Our documentation template for every open-source tool:
- One-sentence description. What does this tool do? If you cannot explain it in one sentence, the tool’s scope is too broad or the naming is unclear.
- Why this exists. What problem does it solve? What was the pain point that motivated building it? Users need to recognize their own pain in your description to decide the tool is relevant to them.
- Quick start. Install command + minimal code example that demonstrates the core value proposition. This must work with copy-paste in under 2 minutes. We test our quick start examples on every release by running them in a fresh environment.
- API reference. Every public function and configuration option, with types, defaults, and examples. Generated from JSDoc/TSDoc comments using TypeDoc so it stays in sync with the code.
- Recipes. Common use cases with complete, working code examples. These are the pages that drive the most traffic from search engines because people search for “how to detect database schema drift with Prisma” not “schema-drift npm package.”
- Troubleshooting. Common errors and their solutions, written as the user would experience them (“Error: Connection refused” not “TCP connection failure”). This section grows organically from GitHub issues — every issue that gets asked more than twice becomes a troubleshooting entry.
We host documentation on the repository’s GitHub Wiki for simple tools and on a dedicated docs site (built with Docusaurus) for tools with more extensive documentation. The decision threshold is roughly 10 pages of documentation: below that, a GitHub Wiki is fine; above that, a dedicated site with search, versioning, and navigation is worth the setup cost.
How to Decide: A Framework
If you are considering open-sourcing an internal tool, evaluate it against these four criteria:
- Is it a solved problem with a novel approach?
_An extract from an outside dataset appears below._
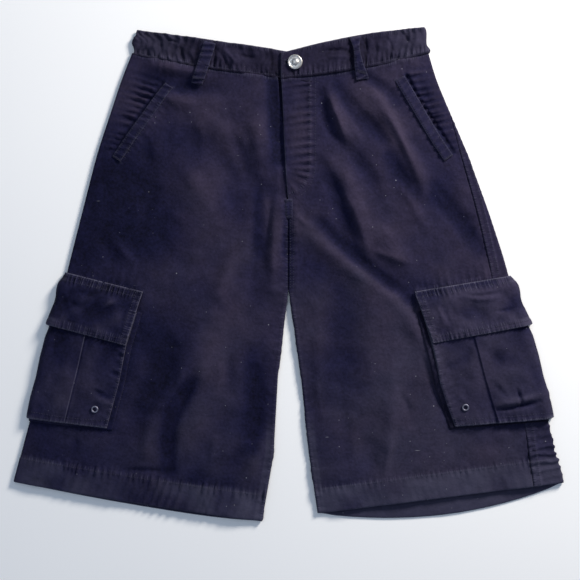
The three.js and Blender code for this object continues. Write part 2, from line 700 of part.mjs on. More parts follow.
for (const side of ["left", "right"]) {
  const pocket = cargo[side];
  const sign = side === "left" ? -1 : 1;
  const bodyEdges = (reach, foot) => (share) => {
    const point = readRow(pocket.edge, share);
    return {
      inner: { x: point.x - sign * reach, y: point.y - foot * share },
      outerDown: mix(pocket.topDown, pocket.footDown + foot, share),
    };
  };
  const shares = spread(0, 1, 6);
  const gussetEdges = bodyEdges(gussetReach.inner, gussetReach.foot);
  cargoPiece(`gusset_${side}`, side, shares, spread(0, 1, 6), gussetEdges,
    () => ({ inner: seamGap, outer: gussetOut }), navy);
  const fold = pocket.pleat;
  const faceColumns = [0, 0.02, 0.16, fold - pleatReach, fold, fold + 0.025, fold + 0.16, 0.8, 1];
  cargoPiece(`pocket_${side}`, side, [0, 0.17, 0.33, 0.5, 0.67, 0.83, 0.97, 1], faceColumns,
    bodyEdges(0, 0), (share, t) => {
      const rise = faceOffset(pocket, t, share);
      const sunk = smooth(1 + (t - fold) / pleatReach) * (1 - smooth((t - fold) / 0.02));
      const pleat = pleatStep * sunk;
      const edge = share === 1 || t === 0 ? rolledEdge.face : 0;
      const outer = rise - pleat - edge;
      return { inner: Math.max(faceIn, rise - faceThickness - 1.2), outer };
    }, navyPale);
  const flapEdges = (share) => ({
    inner: {
      x: mix(pocket.flapTop.x, pocket.flapFoot.x, share),
      y: mix(pocket.flapTop.y, pocket.flapFoot.y, share),
    },
    outerDown: mix(pocket.flapTop.outerDown, pocket.flapFoot.outerDown, share),
  });
  const flapColumns = [0, 0.02, ...spread(0.2, 1, 5)];
  cargoPiece(`flap_${side}`, side, [0, 0.06, flapBreak, 0.5, 0.75, 0.97, 1], flapColumns,
    flapEdges, (share, t) => {
      const full = faceOffset(pocket, t, Math.max(0, (share - 0.35) * 0.4)) + 2 * seamGap;
      const inner = mix(seamGap, full, smooth(share / flapBreak));
      const edge = share === 0 || share === 1 || t === 0 ? rolledEdge.flap : 0;
      return { inner, outer: inner + flapThickness - edge };
    }, navyPale);
}

// Eyelets: a small rolled ring near the inner foot of each pocket face.
const eyeletPlaces = { left: { x: -219, y: -152 }, right: { x: 200, y: -150 } };
for (const side of ["left", "right"]) {
  const spot = locate(side, eyeletPlaces[side].x, eyeletPlaces[side].y);
  const ring = turned([[eyelet.bore, 0], [eyelet.outer, 0], [eyelet.outer - 0.5, eyelet.height],
    [eyelet.bore + 0.5, eyelet.height], [eyelet.bore, 0]], 18);
  const seat = offsetPoint(side, spot.down, spot.turn, cargo[side].faceOut + 1.2);
  addPiece(`eyelet_${side}`, ring, { ...nickel, color: 0x4a4858 }).position.copy(seat);
}

// The origin is the middle of the garment's box, on the table.
const middle = new THREE.Box3().setFromObject(shorts).getCenter(new THREE.Vector3());
shorts.position.set(-middle.x, -middle.y, 0);

export default shorts;
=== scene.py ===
"""Navy cotton cargo shorts laid flat, front up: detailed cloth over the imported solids.

Plan measures are in millimetres from the centre front line and the crotch's level, as a
pattern cutter would note them. MM and ORIGIN turn them into metres in the part's frame.
"""

import bpy
import numpy as np
from mathutils.bvhtree import BVHTree
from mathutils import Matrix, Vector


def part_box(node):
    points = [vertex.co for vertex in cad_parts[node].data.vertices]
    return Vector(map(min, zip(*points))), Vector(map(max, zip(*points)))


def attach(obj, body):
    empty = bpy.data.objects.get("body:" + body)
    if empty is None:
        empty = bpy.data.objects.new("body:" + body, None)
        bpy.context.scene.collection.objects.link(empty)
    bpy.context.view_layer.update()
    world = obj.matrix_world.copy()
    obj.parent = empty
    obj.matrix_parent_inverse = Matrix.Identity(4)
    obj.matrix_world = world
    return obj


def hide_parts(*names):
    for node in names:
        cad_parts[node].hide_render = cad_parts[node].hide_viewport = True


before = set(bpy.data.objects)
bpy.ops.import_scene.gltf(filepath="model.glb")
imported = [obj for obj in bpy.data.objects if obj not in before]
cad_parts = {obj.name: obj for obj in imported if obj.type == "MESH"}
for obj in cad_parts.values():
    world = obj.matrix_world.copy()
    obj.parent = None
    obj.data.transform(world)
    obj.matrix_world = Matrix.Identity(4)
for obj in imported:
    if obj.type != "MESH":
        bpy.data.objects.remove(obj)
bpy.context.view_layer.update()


# The table that the shorts lie on, seen from straight above by soft light from a window at the
# upper right, with paler light from the rest of the room. The camera stands over the crotch.
MM = 0.001
ZIP_MIDDLE = (5.0, 161.5)
zip_low, zip_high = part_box("fly_zip")
ORIGIN = np.array(
    [(zip_low[axis] + zip_high[axis]) / 2 - ZIP_MIDDLE[axis] * MM for axis in (0, 1)] + [0.0]
)

CAMERA_HEIGHT = 1.35
VIEW_CENTRE = (1.7, -17.1)
VIEW_WIDTH = 661.2
SENSOR = 36.0
TABLE_HALF = 3.0
ROOM_LIGHT = (0.62, 0.76, 1.0)
ROOM_STRENGTH = 0.34
# Columns: name, place and size in metres, power in watts, colour.
LAMPS = [
    ("window", (1.05, 1.10, 0.80), 0.50, 44.0, (1.0, 0.94, 0.86)),
    ("room", (-0.6, 0.4, 2.2), 1.8, 8.0, (0.80, 0.90, 1.0)),
]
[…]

Tools that solve well-known problems (database migrations, environment validation, cost tracking) in a better way get adopted. Tools that solve problems nobody else has get ignored regardless of how good they are.
- Is it decoupled from your business logic? If extracting the tool requires abstracting away business-specific details, the cleanup effort is justified because your internal code gets cleaner. If it requires exposing business-specific details to be useful, it should stay internal.
- Can you maintain it with less than 2 hours/month? If the tool is complex enough to require significant ongoing maintenance, the cost may exceed the benefits unless it drives material hiring or revenue value.
- Would you use it if someone else published it? If yes, other teams will too, and the virtuous cycle of contributions and improvements will justify your investment. If you are not sure, it probably is not solving a common enough problem to attract contributors.
Open-sourcing internal tools is not charity. It is an engineering strategy that improves code quality, attracts contributions you did not know you needed, and creates hiring advantages that are difficult to replicate through other channels. The cost is real but modest compared to the returns. Start with one tool — your most generic, most polished internal utility — and measure the results over 6 months. If the experience is anything like ours, you will be open-sourcing the next one within a quarter.